The Central Bureau of Investigation (CBI) has booked Jai Anmol Ambani, son of industrialist Anil Ambani, along with Reliance Home Finance Ltd (RHFL) and others for allegedly cheating Union Bank of India to the tune of ₹228.06 crore. The action follows a complaint filed by Union Bank (formerly Andhra Bank) against the company and its former directors for fraudulent diversion of credit funds.
According to reports, CBI has also named Ravindra Sharad Sudhakar, another former director of the company, in the case. The agency’s First Information Report (FIR) alleges manipulation of accounts, criminal breach of trust, and misappropriation of funds borrowed under credit limits extended by the bank.
Forensic Audit Reveals Diversion of Loan Proceeds
The case originates from a ₹450-crore credit facility sanctioned by Union Bank’s Structured Credit Finance branch in Mumbai to Reliance Home Finance for business purposes. However, a forensic audit by Grant Thornton covering the period from April 2016 to June 2019 revealed large-scale fund diversion and financial irregularities.
The audit findings indicated that the company failed to adhere to repayment schedules, delayed servicing of interest obligations, and did not route sale proceeds through the designated bank account as required under lending conditions. The bank subsequently declared the account a non-performing asset (NPA) on September 30, 2019.
Allegations of Misuse and Criminal Breach of Trust
Union Bank’s complaint alleged that the accused, in their capacity as erstwhile promoters and directors, misused the borrowed funds for purposes unrelated to the stated objectives. The complaint further stated that the funds were diverted and siphoned off through manipulated accounting entries and non-transparent corporate structures.

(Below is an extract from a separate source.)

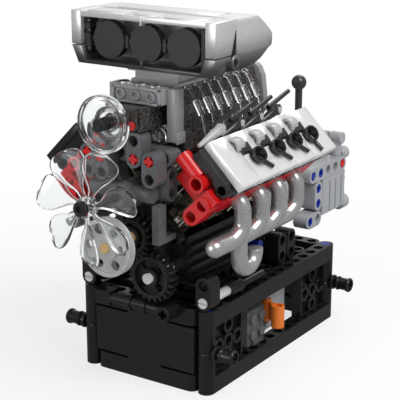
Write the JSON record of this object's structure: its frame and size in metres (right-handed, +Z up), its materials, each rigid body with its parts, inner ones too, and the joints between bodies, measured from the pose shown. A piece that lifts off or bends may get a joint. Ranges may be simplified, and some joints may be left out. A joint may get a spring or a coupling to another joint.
{
  "type": "engine model",
  "caption": "Moving brick-built display model of a supercharged V8 engine with gearbox, on a black stand with a battery box, spinning fan, pulleys, gears and pistons.",
  "frame": {"origin": "middle of the stand underside, under the centre of the whole box", "axes": "+Z up, +Y towards the gearbox along the engine, +X towards the side with the switch"},
  "size_m": [0.1074, 0.2088, 0.169],
  "materials": {
    "black_satin": "satin black moulded",
    "black_gear": "black moulded",
    "black_disc": "matt black",
    "battery_grey": "light grey moulded",
    "plug_grey": "dark grey moulded",
    "switch_orange": "orange moulded",
    "pin_blue": "blue moulded",
    "pin_grey": "light grey moulded",
    "crank_tan": "tan moulded",
    "piston_grey": "grey moulded",
    "smoke_clear": "smoke transparent",
    "frame_red": "red moulded",
    "axle_red": "red moulded",
    "cover_white": "white pearl",
    "exhaust_silver": "metallic silver",
    "dark_grey": "dark grey moulded",
    "liner_grey": "dark grey moulded",
    "pulley_grey": "light grey pearl",
    "clear": "clear transparent",
    "bracket_grey": "medium grey moulded",
    "scoop_silver": "silver pearl",
    "neck_grey": "grey pearl",
    "gearbox_grey": "light grey moulded"
  },
  "bodies": {
    "engine": {"bank_frame_left": "frame_red", "bank_frame_right": "frame_red", "battery_box": "battery_grey", "blue_pins": "pin_blue", "case_ribs": "clear", "connector_plug": "plug_grey", "corner_brackets": "black_satin", "corner_columns": "black_satin", "cover_clips": "black_satin", "crankcase": "black_satin", "cylinder_block_left": "smoke_clear", "cylinder_block_right": "smoke_clear", "deck_beams": "black_satin", "end_panels": "black_satin", "engine_cradle": "black_satin", "exhaust_collectors": "exhaust_silver", "exhaust_headers_left": "exhaust_silver", "exhaust_headers_right": "exhaust_silver", "front_arm": "dark_grey", "front_beams": "dark_grey", "gearbox_beams": "gearbox_grey", "gearbox_case": "gearbox_grey", "grey_pins": "pin_grey", "handle_axles": "black_satin", "handle_bushes": "black_satin", "head_beams": "black_satin", "plug_rods": "black_satin", "red_axles": "axle_red", "scoop_liner": "liner_grey", "scoop_neck": "neck_grey", "scoop_shell": "scoop_silver", "side_end_panels": "black_satin", "stand_cross_beams": "black_satin", "stand_side_beams": "black_satin", "supercharger_brackets": "bracket_grey", "supercharger_case": "dark_grey", "tie_tubes": "black_satin", "valve_cover_left": "cover_white", "valve_cover_right": "cover_white"},
    "crank": {"crankshaft": "crank_tan", "crank_pulley": "pulley_grey", "crank_gear": "black_gear"},
    "lower_gear": {"lower_gear": "black_gear", "lower_gear_axle": "pin_grey"},
    "fan": {"fan": "clear", "fan_hub": "black_gear"},
    "dish_pulley": {"dish_pulley": "clear", "dish_axle": "black_gear"},
    "throttle": {"throttle_discs": "black_disc"},
    "output_shaft": {"output_shaft": "gearbox_grey"},
    "gear_lever": {"gear_lever": "dark_grey"},
    "switch_lever": {"switch_lever": "switch_orange"},
    "piston_right_1": {"piston_right_1": "piston_grey"},
    "piston_right_2": {"piston_right_2": "piston_grey"},
    "piston_right_3": {"piston_right_3": "piston_grey"},
    "piston_right_4": {"piston_right_4": "piston_grey"},
    "piston_left_1": {"piston_left_1": "piston_grey"},
    "piston_left_2": {"piston_left_2": "piston_grey"},
    "piston_left_3": {"piston_left_3": "piston_grey"},
    "piston_left_4": {"piston_left_4": "piston_grey"}
  },
  "joints": [
    {"name": "crank_spin", "type": "hinge", "parent": "engine", "child": "crank", "pos_m": [0, -0.05, 0.072], "axis": [0, 1, 0], "continuous": true},
    {"name": "lower_gear_spin", "type": "hinge", "parent": "engine", "child": "lower_gear", "pos_m": [0.0096, -0.065, 0.05445], "axis": [0, 1, 0], "continuous": true},
    {"name": "fan_spin", "type": "hinge", "parent": "engine", "child": "fan", "pos_m": [0, -0.095, 0.0936], "axis": [0, 1, 0], "continuous": true},
    {"name": "dish_pulley_spin", "type": "hinge", "parent": "engine", "child": "dish_pulley", "pos_m": [0, -0.085, 0.1268], "axis": [0, 1, 0], "continuous": true},
    {"name": "output_spin", "type": "hinge", "parent": "engine", "child": "output_shaft", "pos_m": [0, 0.09, 0.0664], "axis": [0, 1, 0], "continuous": true},
    {"name": "throttle_tilt", "type": "hinge", "parent": "engine", "child": "throttle", "pos_m": [0, -0.054, 0.1564], "axis": [1, 0, 0], "range_deg": [-60, 0], "stiffness_Nm_per_rad": 0.0004},
    {"name": "gear_lever_tilt", "type": "hinge", "parent": "engine", "child": "gear_lever", "pos_m": [0, 0.0816, 0.0816], "axis": [1, 0, 0], "range_deg": [-12, 12]},
    {"name": "switch_turn", "type": "hinge", "parent": "engine", "child": "switch_lever", "pos_m": [0.02896, 0.002, 0.021], "axis": [0, 0, 1], "range_deg": [-12, 12]},
    {"name": "piston_right_1_slide", "type": "slide", "parent": "engine", "child": "piston_right_1", "axis": [0.7071, 0, 0.7071], "range_m": [-0.00683, 0.00117]},
    {"name": "piston_right_2_slide", "type": "slide", "parent": "engine", "child": "piston_right_2", "axis": [0.7071, 0, 0.7071], "range_m": [-0.00683, 0.00117]},
    {"name": "piston_right_3_slide", "type": "slide", "parent": "engine", "child": "piston_right_3", "axis": [0.7071, 0, 0.7071], "range_m": [-0.00117, 0.00683]},
    {"name": "piston_right_4_slide", "type": "slide", "parent": "engine", "child": "piston_right_4", "axis": [0.7071, 0, 0.7071], "range_m": [-0.00117, 0.00683]},
    {"name": "piston_left_1_slide", "type": "slide", "parent": "engine", "child": "piston_left_1", "axis": [-0.7071, 0, 0.7071], "range_m": [-0.00683, 0.00117]},
    {"name": "piston_left_2_slide", "type": "slide", "parent": "engine", "child": "piston_left_2", "axis": [-0.7071, 0, 0.7071], "range_m": [-0.00117, 0.00683]},
    {"name": "piston_left_3_slide", "type": "slide", "parent": "engine", "child": "piston_left_3", "axis": [-0.7071, 0, 0.7071], "range_m": [-0.00683, 0.00117]},
    {"name": "piston_left_4_slide", "type": "slide", "parent": "engine", "child": "piston_left_4", "axis": [-0.7071, 0, 0.7071], "range_m": [-0.00117, 0.00683]}
  ],
  "couplings": [
    {"joint": "lower_gear_spin", "follows": "crank_spin", "ratio": -0.81818},
    {"joint": "fan_spin", "follows": "crank_spin", "ratio": 1},
    {"joint": "dish_pulley_spin", "follows": "crank_spin", "ratio": 1.0476},
    {"joint": "output_spin", "follows": "crank_spin", "ratio": 1}
  ]
}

“The accused persons committed fraudulent misappropriation of funds through manipulation of accounts and criminal breach of trust,” the bank claimed, as quoted by the report.
Prior Investigations into the Reliance Group
This is the first CBI case directly naming Jai Anmol Ambani, though the Ambani family has faced scrutiny in several ongoing investigations. Earlier, both Anil Ambani and Jai Ambani were mentioned in CBI and Enforcement Directorate (ED) probes concerning alleged financial misconduct in the Yes Bank–Reliance Capital transactions.

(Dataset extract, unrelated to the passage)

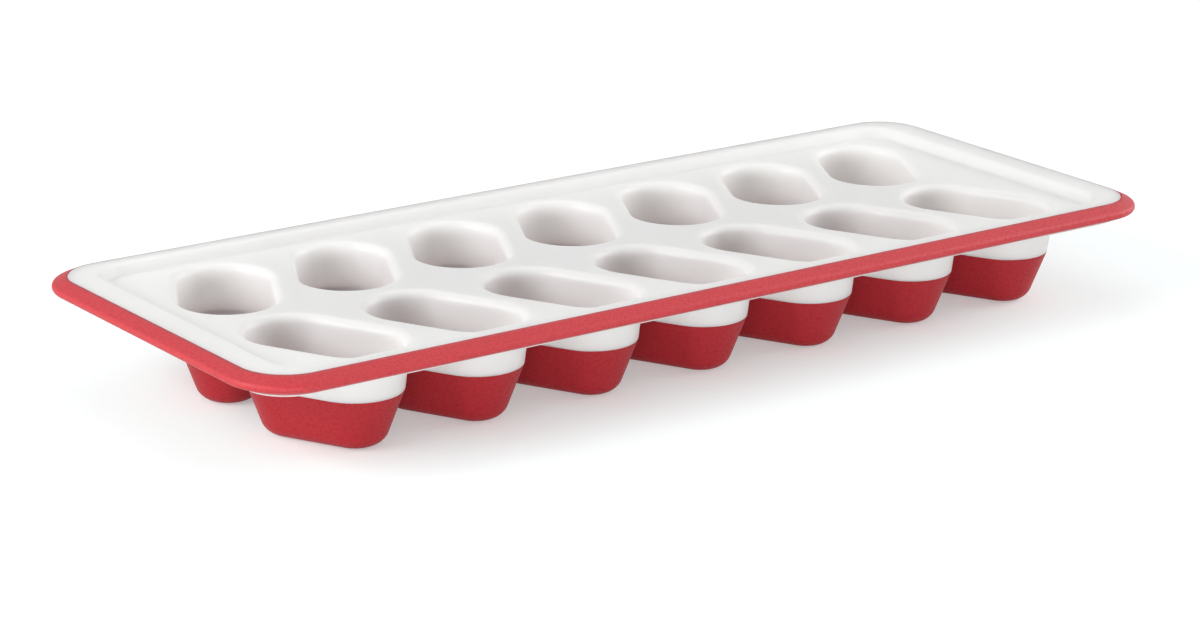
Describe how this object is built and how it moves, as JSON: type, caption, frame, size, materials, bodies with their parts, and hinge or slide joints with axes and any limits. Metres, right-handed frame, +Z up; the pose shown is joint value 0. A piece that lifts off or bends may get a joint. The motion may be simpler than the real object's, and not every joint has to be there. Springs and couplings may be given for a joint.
{
  "type": "ice cube tray",
  "caption": "Oblong ice cube tray: rigid recessed tray with leaning openings in two rows, soft rim grip and soft cup bottoms that push up to release the ice.",
  "frame": {"origin": "middle of the outline, on the plane that the cup floors stand on", "axes": "+X along the long side, +Y across the two rows, +Z up out of the openings"},
  "size_m": [0.325, 0.1274, 0.0327],
  "materials": {
    "white_plastic": "satin",
    "red_soft": "fine matt grain"
  },
  "bodies": {
    "tray": {"tray_body": "white_plastic", "rim_grip": "red_soft"},
    "cup_front_1": {"cup_front_1": "red_soft"},
    "cup_front_2": {"cup_front_2": "red_soft"},
    "cup_front_3": {"cup_front_3": "red_soft"},
    "cup_front_4": {"cup_front_4": "red_soft"},
    "cup_front_5": {"cup_front_5": "red_soft"},
    "cup_front_6": {"cup_front_6": "red_soft"},
    "cup_front_7": {"cup_front_7": "red_soft"},
    "cup_back_1": {"cup_back_1": "red_soft"},
    "cup_back_2": {"cup_back_2": "red_soft"},
    "cup_back_3": {"cup_back_3": "red_soft"},
    "cup_back_4": {"cup_back_4": "red_soft"},
    "cup_back_5": {"cup_back_5": "red_soft"},
    "cup_back_6": {"cup_back_6": "red_soft"},
    "cup_back_7": {"cup_back_7": "red_soft"}
  },
  "joints": [
    {"name": "push_front_1", "type": "slide", "parent": "tray", "child": "cup_front_1", "axis": [0, 0, 1], "range_m": [0, 0.008], "stiffness_N_per_m": 1500, "deforming": ["cup_front_1"]},
    {"name": "push_front_2", "type": "slide", "parent": "tray", "child": "cup_front_2", "axis": [0, 0, 1], "range_m": [0, 0.008], "stiffness_N_per_m": 1500, "deforming": ["cup_front_2"]},
    {"name": "push_front_3", "type": "slide", "parent": "tray", "child": "cup_front_3", "axis": [0, 0, 1], "range_m": [0, 0.008], "stiffness_N_per_m": 1500, "deforming": ["cup_front_3"]},
    {"name": "push_front_4", "type": "slide", "parent": "tray", "child": "cup_front_4", "axis": [0, 0, 1], "range_m": [0, 0.008], "stiffness_N_per_m": 1500, "deforming": ["cup_front_4"]},
    {"name": "push_front_5", "type": "slide", "parent": "tray", "child": "cup_front_5", "axis": [0, 0, 1], "range_m": [0, 0.008], "stiffness_N_per_m": 1500, "deforming": ["cup_front_5"]},
    {"name": "push_front_6", "type": "slide", "parent": "tray", "child": "cup_front_6", "axis": [0, 0, 1], "range_m": [0, 0.008], "stiffness_N_per_m": 1500, "deforming": ["cup_front_6"]},
    {"name": "push_front_7", "type": "slide", "parent": "tray", "child": "cup_front_7", "axis": [0, 0, 1], "range_m": [0, 0.008], "stiffness_N_per_m": 1500, "deforming": ["cup_front_7"]},
    {"name": "push_back_1", "type": "slide", "parent": "tray", "child": "cup_back_1", "axis": [0, 0, 1], "range_m": [0, 0.008], "stiffness_N_per_m": 1500, "deforming": ["cup_back_1"]},
    {"name": "push_back_2", "type": "slide", "parent": "tray", "child": "cup_back_2", "axis": [0, 0, 1], "range_m": [0, 0.008], "stiffness_N_per_m": 1500, "deforming": ["cup_back_2"]},
    {"name": "push_back_3", "type": "slide", "parent": "tray", "child": "cup_back_3", "axis": [0, 0, 1], "range_m": [0, 0.008], "stiffness_N_per_m": 1500, "deforming": ["cup_back_3"]},
    {"name": "push_back_4", "type": "slide", "parent": "tray", "child": "cup_back_4", "axis": [0, 0, 1], "range_m": [0, 0.008], "stiffness_N_per_m": 1500, "deforming": ["cup_back_4"]},
    {"name": "push_back_5", "type": "slide", "parent": "tray", "child": "cup_back_5", "axis": [0, 0, 1], "range_m": [0, 0.008], "stiffness_N_per_m": 1500, "deforming": ["cup_back_5"]},
    {"name": "push_back_6", "type": "slide", "parent": "tray", "child": "cup_back_6", "axis": [0, 0, 1], "range_m": [0, 0.008], "stiffness_N_per_m": 1500, "deforming": ["cup_back_6"]},
    {"name": "push_back_7", "type": "slide", "parent": "tray", "child": "cup_back_7", "axis": [0, 0, 1], "range_m": [0, 0.008], "stiffness_N_per_m": 1500, "deforming": ["cup_back_7"]}
  ]
}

In those cases, the CBI alleged that Jai Ambani had influenced decision-making within Reliance Nippon Mutual Fund, where he reportedly held review meetings and exerted control over fund operations during his tenure as Executive Director of Reliance Capital and Reliance Nippon.
Expanding Financial Scrutiny on Anil Ambani Group
The latest CBI case deepens the financial and legal challenges confronting the Anil Ambani-led Reliance Group, already grappling with multiple debt default allegations and regulatory probes. In a separate development, Anil Ambani has also moved the Supreme Court against State Bank of India’s decision to classify Reliance Communications as “fraudulent” under Reserve Bank of India norms.
The new case adds to the mounting scrutiny of the group’s financial dealings at a time when enforcement agencies have intensified their focus on corporate loan frauds and fund diversion cases across the Indian banking system.